Below is a listing; reproduce each line of it exactly.

DATA SHOWN —
════
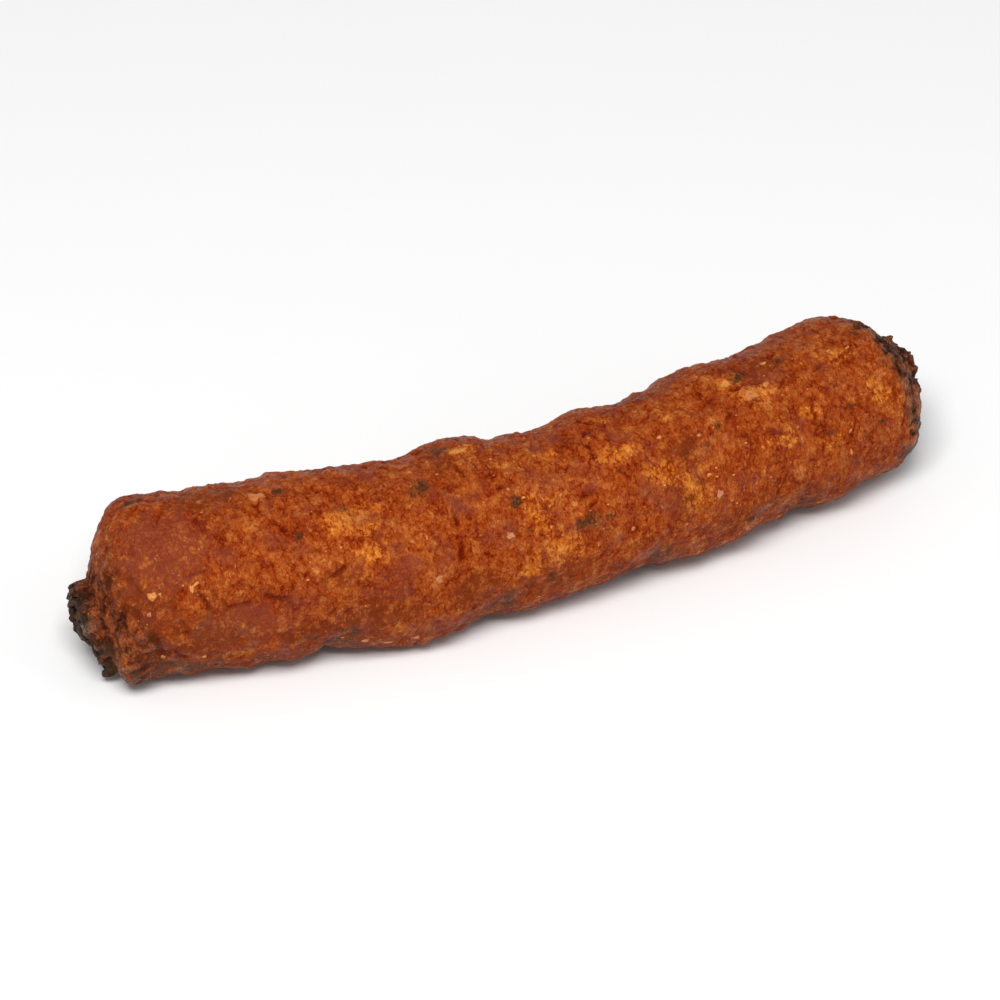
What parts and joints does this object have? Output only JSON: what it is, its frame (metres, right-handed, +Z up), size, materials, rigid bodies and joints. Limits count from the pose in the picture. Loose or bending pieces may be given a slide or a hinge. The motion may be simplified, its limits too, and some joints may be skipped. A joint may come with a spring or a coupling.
{
  "type": "frikandel sausage",
  "caption": "Deep-fried skinless minced-meat sausage, slightly bent, with a lumpy red-brown crust, rack marks underneath and torn crusty ends.",
  "frame": {"origin": "centre of the rectangle that the sausage covers on the surface it lies on, at that surface", "axes": "+Z up, +X along the sausage from its large torn end to its small one, -Y towards the outer side of its bend"},
  "size_m": [0.1674, 0.0412, 0.0316],
  "materials": {
    "fried_crust": "fried meat crust, satin with a thin film of oil, red-brown and amber with dark specks"
  },
  "bodies": {
    "root": {"frikandel": "fried_crust"}
  },
  "joints": []
}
════
WORKED SOLUTION —
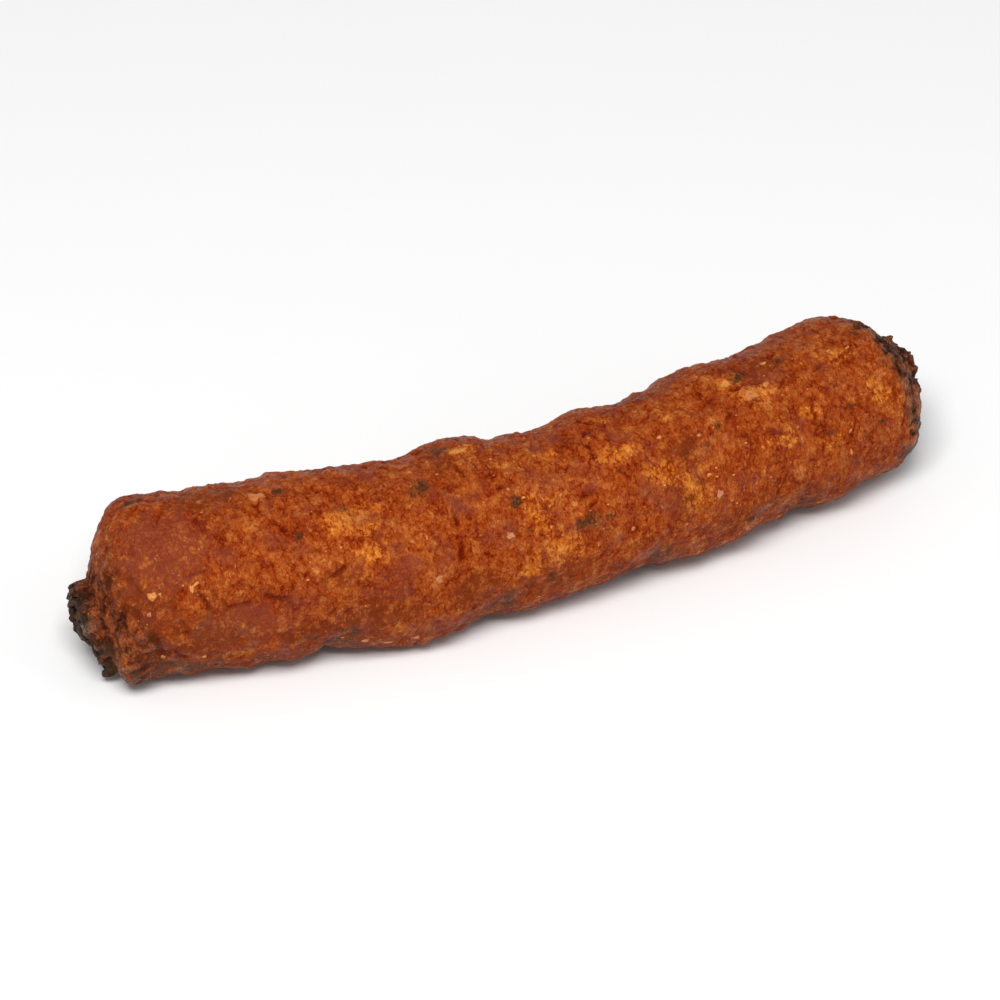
What parts and joints does this object have? Output only JSON: what it is, its frame (metres, right-handed, +Z up), size, materials, rigid bodies and joints. Limits count from the pose in the picture. Loose or bending pieces may be given a slide or a hinge. The motion may be simplified, its limits too, and some joints may be skipped. A joint may come with a spring or a coupling.
{
  "type": "frikandel sausage",
  "caption": "Deep-fried skinless minced-meat sausage, slightly bent, with a lumpy red-brown crust, rack marks underneath and torn crusty ends.",
  "frame": {"origin": "centre of the rectangle that the sausage covers on the surface it lies on, at that surface", "axes": "+Z up, +X along the sausage from its large torn end to its small one, -Y towards the outer side of its bend"},
  "size_m": [0.1674, 0.0412, 0.0316],
  "materials": {
    "fried_crust": "fried meat crust, satin with a thin film of oil, red-brown and amber with dark specks"
  },
  "bodies": {
    "root": {"frikandel": "fried_crust"}
  },
  "joints": []
}